In so far as getting maximum pedagogical value from a toy problem is concerned, I’m rather grateful I took such a roundabout route to the solution because it helped me “re-dial” my intuition towards analysis from an elementary point of view as a default. Once a problem is understood on that basis, it is much easier to correctly select tools and recast it into a tractable form, whilst initially assuming a tractable form runs risk of mischaracterising the problem and so failing to solve it.

Starting from first principles, it helps to pick a more minimal version of the problem – say 2 red and 2 black cards – and to draw out the possibilities as a tree. In the tree below, the nodes indicate the cumulative reward and the edge labels indicate the probabilities of the transition.

Given the diagram, I think it is natural to ask “how would I decide what to do at each node?”, and build up a stopping strategy from there. I should clearly stop at the node with a total of 2 because it can only get worse from there. Whenever the node total is less than or equal to zero, I should not stop since every sequence ends in a zero total anyway, so I cannot be worse-off. That leaves me only with nodes at a positive total where I have something to lose and must decide whether it is worth the risk or not. There is only “one show in town”, in terms of how to solve for this last case: some notion of expectation must come into play which can quantify the reward for not-stopping which I can compare it to the reward for stopping and thus make a decision. Note that such a notion would also likely deal with the cases where the reward is zero or less thus mitigating the need for a case based treatment.

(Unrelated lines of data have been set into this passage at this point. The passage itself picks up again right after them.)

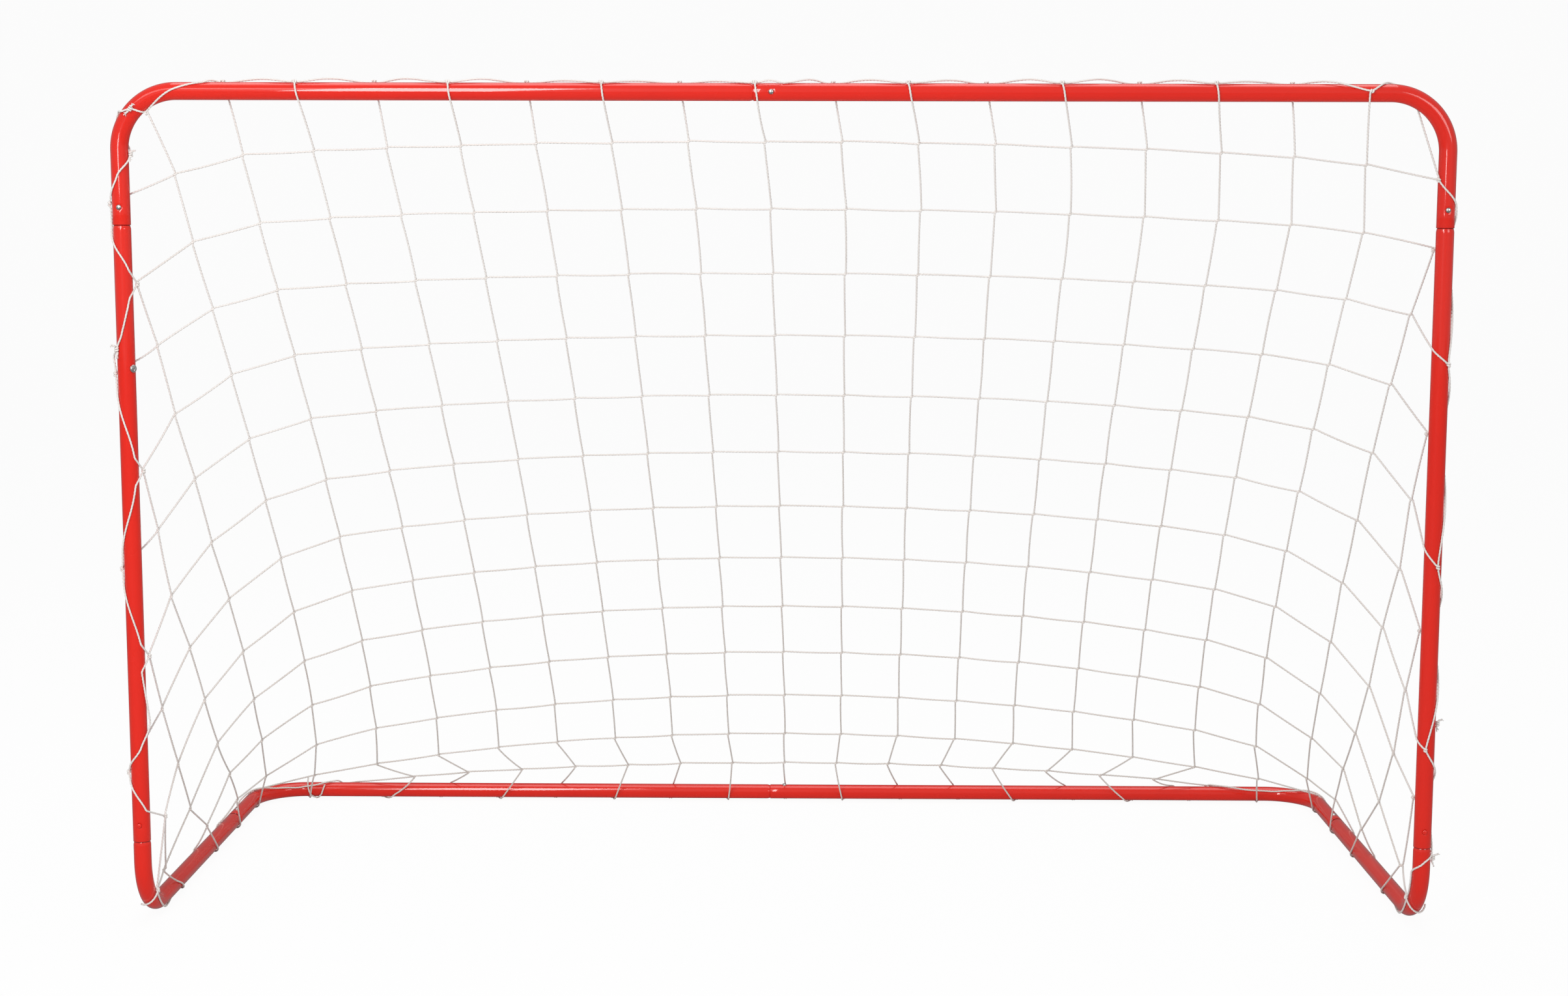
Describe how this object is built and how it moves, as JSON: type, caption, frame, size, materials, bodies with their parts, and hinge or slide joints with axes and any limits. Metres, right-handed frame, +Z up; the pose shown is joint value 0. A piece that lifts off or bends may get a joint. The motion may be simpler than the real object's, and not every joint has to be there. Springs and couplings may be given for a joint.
{
  "type": "mini goal",
  "caption": "Knock-down mini goal: bent steel tubes joined by snap buttons, with a knotted net woven on to the crossbar, uprights and ground frame.",
  "frame": {"origin": "on the floor, at the centre of the goal's footprint", "axes": "+Z up, -Y out of the open mouth, +X across the mouth to the right seen from the front"},
  "size_m": [1.9038, 0.7766, 1.2244],
  "materials": {
    "red_paint": "gloss powder coat",
    "zinc_steel": "zinc plated",
    "white_twine": "twisted twine, matte"
  },
  "bodies": {
    "frame": {"crossbar_left": "red_paint", "crossbar_right": "red_paint", "upright_left": "red_paint", "upright_right": "red_paint", "foot_left": "red_paint", "foot_right": "red_paint", "base_left": "red_paint", "base_right": "red_paint", "net": "white_twine", "upright_screw": "zinc_steel", "crossbar_button_spring": "zinc_steel", "rear_button_spring": "zinc_steel", "upper_button_left_spring": "zinc_steel", "upper_button_right_spring": "zinc_steel", "lower_button_left_spring": "zinc_steel", "lower_button_right_spring": "zinc_steel", "rail_button_left_spring": "zinc_steel", "rail_button_right_spring": "zinc_steel"},
    "crossbar_catch": {"crossbar_button": "zinc_steel"},
    "rear_catch": {"rear_button": "zinc_steel"},
    "upper_catch_left": {"upper_button_left": "zinc_steel"},
    "upper_catch_right": {"upper_button_right": "zinc_steel"},
    "lower_catch_left": {"lower_button_left": "zinc_steel"},
    "lower_catch_right": {"lower_button_right": "zinc_steel"},
    "rail_catch_left": {"rail_button_left": "zinc_steel"},
    "rail_catch_right": {"rail_button_right": "zinc_steel"}
  },
  "joints": [
    {"name": "crossbar_button_press", "type": "slide", "parent": "frame", "child": "crossbar_catch", "axis": [0, 1, 0], "range_m": [0, 0.0038], "stiffness_N_per_m": 600, "springref_m": -0.003, "deforming": ["crossbar_button_spring"]},
    {"name": "rear_button_press", "type": "slide", "parent": "frame", "child": "rear_catch", "axis": [0, 0, -1], "range_m": [0, 0.0038], "stiffness_N_per_m": 600, "springref_m": -0.003, "deforming": ["rear_button_spring"]},
    {"name": "upper_button_left_press", "type": "slide", "parent": "frame", "child": "upper_catch_left", "axis": [0, 1, 0], "range_m": [0, 0.0038], "stiffness_N_per_m": 600, "springref_m": -0.003, "deforming": ["upper_button_left_spring"]},
    {"name": "upper_button_right_press", "type": "slide", "parent": "frame", "child": "upper_catch_right", "axis": [0, 1, 0], "range_m": [0, 0.0038], "stiffness_N_per_m": 600, "springref_m": -0.003, "deforming": ["upper_button_right_spring"]},
    {"name": "lower_button_left_press", "type": "slide", "parent": "frame", "child": "lower_catch_left", "axis": [0, 1, 0], "range_m": [0, 0.0038], "stiffness_N_per_m": 600, "springref_m": -0.003, "deforming": ["lower_button_left_spring"]},
    {"name": "lower_button_right_press", "type": "slide", "parent": "frame", "child": "lower_catch_right", "axis": [0, 1, 0], "range_m": [0, 0.0038], "stiffness_N_per_m": 600, "springref_m": -0.003, "deforming": ["lower_button_right_spring"]},
    {"name": "rail_button_left_press", "type": "slide", "parent": "frame", "child": "rail_catch_left", "axis": [0, 0, -1], "range_m": [0, 0.0038], "stiffness_N_per_m": 600, "springref_m": -0.003, "deforming": ["rail_button_left_spring"]},
    {"name": "rail_button_right_press", "type": "slide", "parent": "frame", "child": "rail_catch_right", "axis": [0, 0, -1], "range_m": [0, 0.0038], "stiffness_N_per_m": 600, "springref_m": -0.003, "deforming": ["rail_button_right_spring"]}
  ]
}
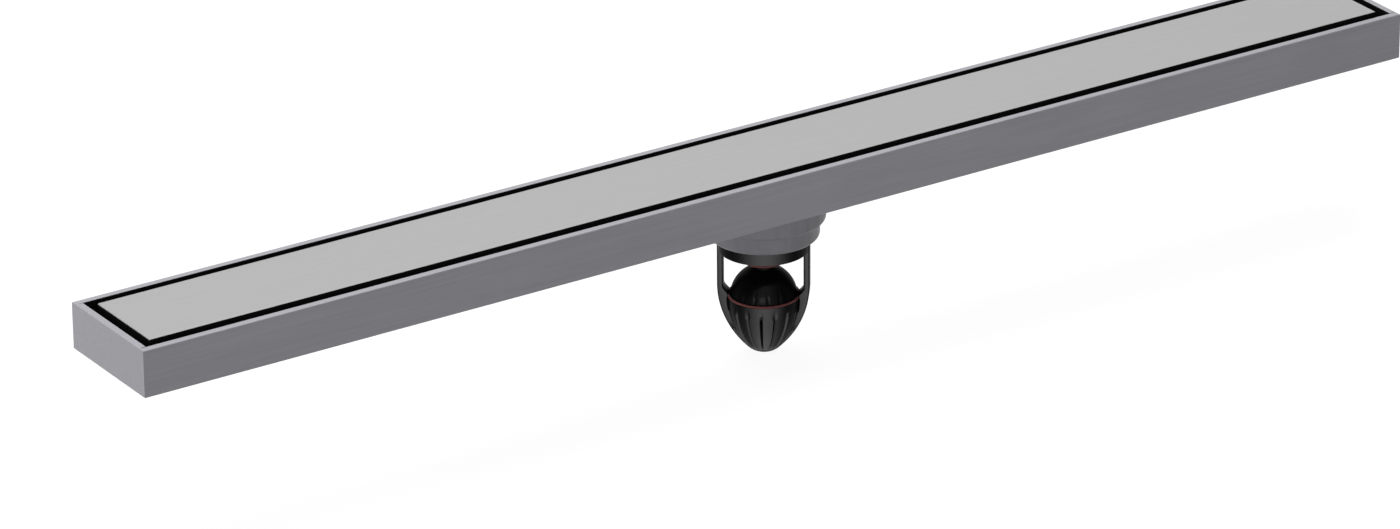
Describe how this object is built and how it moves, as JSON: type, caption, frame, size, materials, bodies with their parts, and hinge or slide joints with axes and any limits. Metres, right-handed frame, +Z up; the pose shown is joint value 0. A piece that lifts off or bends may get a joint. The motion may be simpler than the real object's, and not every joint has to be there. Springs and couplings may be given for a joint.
{
  "type": "linear shower drain",
  "caption": "Long steel floor drain: an open channel with a flat cover plate, a round stepped outlet under its middle and a black drop-in odour trap with a sprung dome.",
  "frame": {"origin": "on the outlet's axis, level with the top of the rim, which is the finished floor", "axes": "+X along the channel, +Y across it, +Z up"},
  "size_m": [0.762, 0.07, 0.1101],
  "materials": {
    "steel": "fine brushed",
    "cover_steel": "satin",
    "spring_steel": "bright",
    "black_plastic": "semi-gloss",
    "red_rubber": "satin"
  },
  "bodies": {
    "drain": {"channel_trough": "steel", "end_plate_left": "steel", "end_plate_right": "steel", "cover_panel": "cover_steel", "panel_support_1": "steel", "panel_support_2": "steel", "panel_support_3": "steel", "panel_support_4": "steel", "outlet_cup": "steel", "hair_strainer": "steel", "flange_gasket": "red_rubber", "core_sleeve": "black_plastic", "sleeve_seal": "red_rubber", "valve_cage": "black_plastic", "cup_seal": "red_rubber", "return_spring": "spring_steel"},
    "dome": {"valve_dome": "black_plastic", "crown_gasket": "red_rubber", "gasket_screw": "black_plastic", "guide_stem": "spring_steel"}
  },
  "joints": [
    {"name": "dome_drop", "type": "slide", "parent": "drain", "child": "dome", "axis": [0, 0, -1], "range_m": [0, 0.005], "stiffness_N_per_m": 30, "springref_m": -0.01, "deforming": ["return_spring"]}
  ]
}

The framing of the problem implies a uniform prior over the possible sequences of cards which are drawn without replacement, so there really is no patterns to match or other fancy footwork to draw on: I need to use a probability weighted average over the “reward” of each branch to calculate a statistical expectation. However, there is an apparent circularity here: calculating the “reward” for any given branch of a node implies I know how I’m going to decide further down the sequence. To see how to resolve this, let us take the left-most zero child node as an example wherein the possible future sequences are \((Red,Black)\) or \((Black,Red)\), each with a probability of 0.5. It is intuitive to me that I should consider the reward for the right branch to be zero but for the left branch to be 1 since if the left branch occurs I could stop early, whilst if the right branch occurs I could play-on. The calculation for the expectation should therefore be: \(1\times 0.5 + 0\times 0.5 = 0.25\). This led me to understand that the reward at a node should be the greater of the expected reward for not stopping and the reward for stopping, since once at the node I can decide what to do, hence the reward for the zero node in the example as considered from the node above it should be \(0.25\), not zero. Starting at the bottom of the tree, this process can be recursively applied to “roll up” the expectations from the bottom to the top, thus calculating the expected reward at the root (and every other) node before play begins. I can succinctly express this calculation as a Prolog programme:

:- table expect/4.

expect(0,_,Expect,Expect) :-!.
expect(R,0,Total,Expect) :-
    Expect is R + Total,!.
expect(R,B,Total,Expect) :-
    R>0,B>0,
    R0 is R-1,
    T0 is Total+1,
    expect(R0,B,T0,E1),
    B0 is B-1,
    T1 is Total-1,
    expect(R,B0,T1,E2),
    Sum is E1*R/(R+B) + E2*B/(R+B),
    Expect is max(Total, Sum).

The tree for riddle #14 is massive but its sub-trees repeat whenever the R, B and Total variables repeat, so the calculation can be performed many orders of magnitude faster by memoising the expect predicate. The Prolog equivalent to this is called “tabling” which in SWI-Prolog can be invoked using the table predicate as shown above. Finally, I can calculate the answer (and the time taken to execute the calculation) as follows:

?- time(expect(26,26,0,E)).                                                                                                    

% 29,164 inferences, 
% 0.003 CPU in 0.003 seconds (100% CPU, 10664915 Lips)                                                      
E = 2.6244755489939244. 

The strategy yields an expectation of about $2.62. It is optimal because decisions happen sequentially and present decisions are unconditional on prior decisions. Therefore, if the expectation at the leaf nodes of the tree are correct, the expectations at their parent nodes will also be correct, and so on all the way up.